Nessas aparições, Nossa Senhora teria avisado que Ruanda passaria por uma grande tragédia e recomendou que saíssem do país. Quatro anos depois ocorreu o evento que ficou conhecido como O Massacre de Ruanda, quando pessoas das três etnias, hutus, tutsis e twas foram brutalmente assassinadas. O massacre, que marca a segunda fase da guerra civil de Ruanda, também é conhecido como Genocídio Tutsi, posto que as pessoas dessa etnia foram as mais afetadas tendo sido mortos cerca de 800 mil tutsis entre os aproximadamente 1 milhão de mortos no total.

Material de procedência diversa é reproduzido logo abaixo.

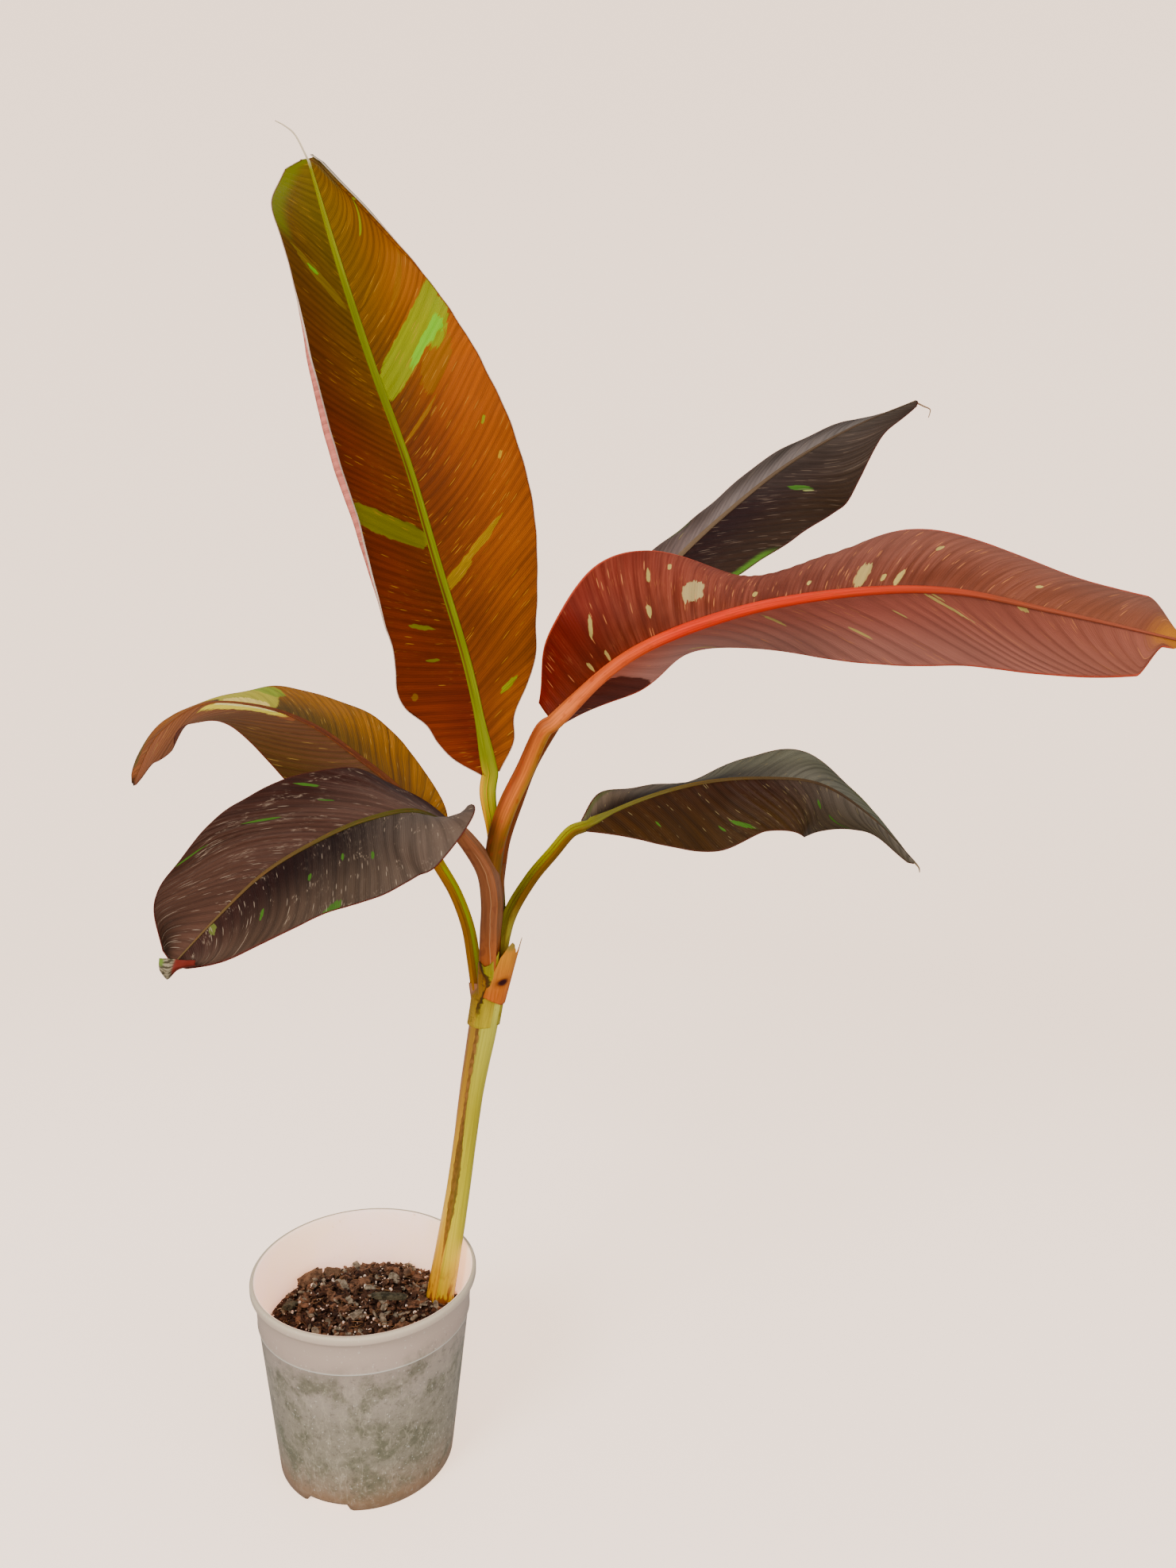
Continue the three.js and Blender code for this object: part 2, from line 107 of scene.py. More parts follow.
# Sheath steps: degrees round the stem of a free edge at its foot and at its top, how many degrees the
# overlap reaches, and its rise
STEM_STEPS = [(-104, -97, 150, 1.3), (40, 75, 120, 0.8), (160, 130, 100, 0.7)]
INNER_STEPS = [(-120, -100, 160, 0.9)]
STEP_EDGE = 4  # degrees in which a step rises
STEM_INSET = 0.5  # how much less the stem's radius is where it has no step


# One half of a blade from base to tip: its width; its fold and bend in degrees; the sweep of its side veins
# as a share of its greatest width; the spacing of its pleats; the width of the margin that rolls in over
# the upper face; the extra width of its lobe; and a notch, by the first and last share of the length and
# the share of the width that is left after it
def half(width, fold, sweep, pleat, bend=(0, 0), roll_in=(0, 0), lobe=(0, 0), notch=(2, 3, 1)):
    return {
        "width": width, "fold": fold, "sweep": sweep, "pleat": pleat, "bend": bend, "roll_in": roll_in,
        "lobe": lobe, "notch": notch,
    }


LEAVES = {
    "1": {
        "spine": [
            (102, 30, 580), (84, 37, 662), (59, 47, 742), (34, 60, 821), (4, 73, 899), (-23, 85, 977),
            (-47, 95, 1055),
        ],
        "face": (0.25, -1, 0.1),
        "rib": 5.2,
        "rib_width": [0.8, 0.7, 0.66, 0.62, 0.6, 0.5, 0.2],
        "left": half([6, 53, 71, 77.5, 79, 76.5, 70, 58, 15], [0, 15, 38, 43, 42, 47, 52, 45, 0],
                     [0, 0.15, 0.3, 0.4, 0.35, 0.45, 0], 6.5, roll_in=[0, 0, 1, 4, 8, 10, 8, 4, 0, 0, 0],
                     lobe=[1, 7, 5, 0, 5, 4, 0, -2, 0]),
        "right": half([5, 54, 82, 87, 77, 56, 4], [10, -5, -5, 3, 17, 18, 0, -15, -10],
                      [0, 0.6, 0.75, 0.7, 0.85, 0.7, 0], 7.5, roll_in=[0, 0, 0, 0, 0, 0, 0, 0, 1, 8, 9],
                      lobe=[2, 5, -3, 0, 3, 0, 0]),
        "petiole": [(109, 37, 462), (107.4, 36, 490), (103.8, 33.5, 530)],
        "collar": (99.6, 31, 562),
        "radii": [5, 5, 5, 6.5, 6.7],
        "channel": 0.08,
        "thread": [(-56, 95, 1071), (-64, 95, 1078), (-72, 95, 1082)],
    },
    "2": {
        "spine": [
            (152, 15, 624), (209, 6, 676), (281, -4, 708), (357, -17, 725), (433, -36, 729),
            (508, -58, 715), (587, -81, 697),
        ],
        "face": (0.1, 0.3, 1),
        "turn": [-50, -60, -70],
        "rib": 7,
        "left": half([10, 46, 68, 76, 71, 50, 22], [62, 36, 57, 49, 36, 29, 28, 13, -20],
                     [0, 0.5, 0.9, 1.5, 1.5, 0.8, 0], 15, notch=(0.955, 0.975, 0.25)),
        "right": half([20, 70, 68, 78, 65, 52, 36], [40, -15, 33, 85, 80, 58, 60, 62, 50],
                      [0, 0.15, 0.25, 0.4, 0.5, 0.5, 0], 9, bend=[30, 45, 60, 45, 30],
                      notch=(0.945, 1.0, 0.1)),
        "petiole": [(103, 25, 470), (105, 23, 506.8), (108.6, 21, 530), (117, 20, 556), (130, 19, 584)],
        "radii": [6, 7, 7.6, 7.7, 7.3, 6.8, 6.5],
    },
    "3": {
        "spine": [
            (160, 79, 631), (205, 112, 694), (249, 142, 747), (300, 168, 795), (355, 195, 839),
            (416, 218, 875), (481, 240, 904),
        ],
        "face": (-0.3, -0.5, 1),
        "rib": 5,
        "left": half([12, 56, 57, 70, 67, 44, 4], [20, 7, -8, -16, -22, -20, -14, -14, -30],
                     [0, 0.9, 1.2, 1.3, 1.2, 0.8, 0], 10),
        "right": half([9, 55, 69, 71, 71, 36, 4], [-15, -8, 12, -4, -13, -19, -26, -10, -20],
                      [0, 0.7, 0.9, 1.1, 1.1, 0.8, 0], 11),
        "petiole": [
            (106, 34, 470), (110, 36, 505.6), (113.4, 40.5, 526), (122.3, 48.5, 553), (134.5, 59, 585),
        ],
        "radii": [5, 5, 5, 5, 5, 5, 5],
        "thread": [(488, 240, 899), (494, 240, 896), (493, 240, 889)],
    },
    "4": {
        "spine": [
            (54, 45, 512), (27, 69, 552), (-15, 89, 582), (-61, 107, 608), (-112, 124, 621),
            (-165, 139, 619), (-209, 150, 589), (-237, 160, 543),
        ],
        "face": (0.1, -0.3, 1),
        "rib": 5,
        "left": half([12, 52, 69, 75, 62, 44, 4], [-5, -13, -16, 0, 12, 5, -16, -16, -10],
                     [0, 0.6, 0.8, 0.7, 0.7, 0.6, 0], 9),
        "right": half([12, 52, 69, 73, 67, 45, 5], [-10, -20, -12, -7, -9, -7, -11, 5, 30],
                      [0, 0.8, 1.0, 1.1, 1.0, 0.7, 0], 10),
        "petiole": [(96, 29, 365), (91, 33, 397.6), (87, 39, 422), (82, 40, 450), (72, 40, 478)],
        "radii": [6, 5.5, 5.5, 5.2, 5, 5, 5],
    },
    "5": {
        "spine": [
            (76, 6, 539), (50, -24, 559), (18, -57, 558), (-10, -92, 549), (-36, -127, 535),
            (-57, -162, 514), (-75, -189, 493),
        ],
        "face": (0.3, -0.6, 1),
        "rib": 3.2,
        "left": half([20, 56, 68, 70, 63, 42, 4], [120, 40, 9, 7, 8, 12, 16, 11, -30],
                     [0, 0.6, 0.85, 0.9, 0.85, 0.6, 0], 10),
        "right": half([12, 50, 63, 70, 65, 52, 7], [-5, -17, -3, -5, -8, -13, -20, -14, 15],
                      [0, 0.9, 1.4, 1.4, 1.0, 0.7, 0], 9),
        "petiole": [
            (98, 27, 376), (101.2, 20, 400), (102.5, 15.5, 425), (104, 13, 452), (105, 13, 480),
            (100, 13, 506),
        ],
        "radii": [6, 7.4, 8.4, 9, 9.2, 8.6, 6.8, 5.6],
        "channel": 0.08,
    },
    "6": {
        "spine": [
            (177, 25, 540), (222, 35, 559), (270, 44, 572), (320, 50, 576), (370, 48, 572), (412, 42, 546),
            (447, 35, 511),
        ],
        "face": (0, -0.5, 1),
        "rib": 2.8,
        "left": half([5, 40, 45, 51, 45, 24, 4], [45, -13, -32, -33, -15, -5, -22, -27, -50],
                     [0, 0.6, 0.7, 0.8, 0.7, 0.6, 0], 9),
        "right": half([6, 37, 57, 50, 46, 23, 4], [-35, -42, -50, -38, -20, -29, -75, -110, -90],
                      [0, 0.5, 0.8, 0.9, 0.9, 0.7, 0], 10),
        "petiole": [
            (107, 25, 372), (111, 24, 397.8), (112, 26, 430), (118, 26, 463), (135, 26, 494),
            (153, 25, 517),
        ],
        "radii": [3.5, 3.5, 4.5, 5.5, 5.2, 5, 4.8, 4.6],
        "thread": [(450, 35, 507), (451, 35, 503)],
    },
}
COLLAR = 12  # straight run of a petiole just before its blade
PETIOLE_EDGES = 0.72  # height of a petiole's edges over its centre, in radii
PETIOLE_CHANNEL = 0.15  # usual depth of its channel, in radii
RIB_DEPTH = 1.3  # depth of a midrib below its blade, in rib sizes
RIB_UNDER = 0.6  # depth that it has besides, down to its tip
RIB_STAND = 0.7  # height of its edges over the blade
RIB_EDGES = 0.2  # further height of its edges, in half widths
RIB_CHANNEL = 0.14  # depth of its channel, in half widths
RIB_BLEND = 0.1  # share of the length in which the petiole's outline turns into the midrib's
RIB_END = 0.995
THREAD_SIZE = 0.8  # half the thickness of the dried thread where it starts
THREAD_TAPER = 0.45  # how much less it is at its end
THREAD_CHANNEL = 0.1
RIB_TAPER = [1, 0.66, 0.58, 0.52, 0.42, 0.28, 0.15]
RIB_WIDTH = [0.8, 0.7, 0.62, 0.5, 0.38, 0.24, 0.12]
RING_STEP = 3  # distance between the rings of a petiole
RIB_STEP = 3.5  # distance between the rings of a midrib
STEM_STEP = 2.5  # distance between the rings of the stem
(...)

Esse horror, que durou três meses, foi a continuação de um horror mais duradouro: a guerra civil de Ruanda, que teve sua primeira fase entre outubro de 1990 e agosto de 1993 e foi retomada nesse conflito que durou de abril a julho de 1994, furando o acordo de paz proposto pelo governo ruandês. Esse genocídio está representado em um filme maravilhoso, de chorar baldes, chamado Hotel Ruanda (2004), que conta a história real do gerente de hotel Paul Rusesabagina (interpretado por Don Cheadle). Hotel Ruanda está disponível no Prime Video.

Paul Rusesabagina (1954- ) •

Paul Rusesabagina – Gerente do Hotel que inspirou o filme Hotel Ruanda

Aqui no Brasil também tivemos aparições da mãe de Jesus. Atualmente, em Cimbres, no estado de Pernambuco, o fenômeno está em investigação pela Igreja. Na década de 1930, houve um registro com reconhecimento do bispo regional em Campinas, São Paulo.

O centro mais importante de peregrinação católica no Brasil é o de Aparecida do Norte, também no estado de São Paulo, onde foi construída uma basílica no local em que os pescadores João Alves, Felipe Pedroso e Domingos Garcia teriam encontrado a imagem da santa de pele negra no rio Paraíba do Sul, no ano de 1717.

ADICHIE, Chimamanda Ngozi. Hibisco roxo. São Paulo: Companhia das Letras, 2011.

GEORGE, Terry. Hotel Ruanda. UK, Itália, EUA & África do Sul: MGM, 2004.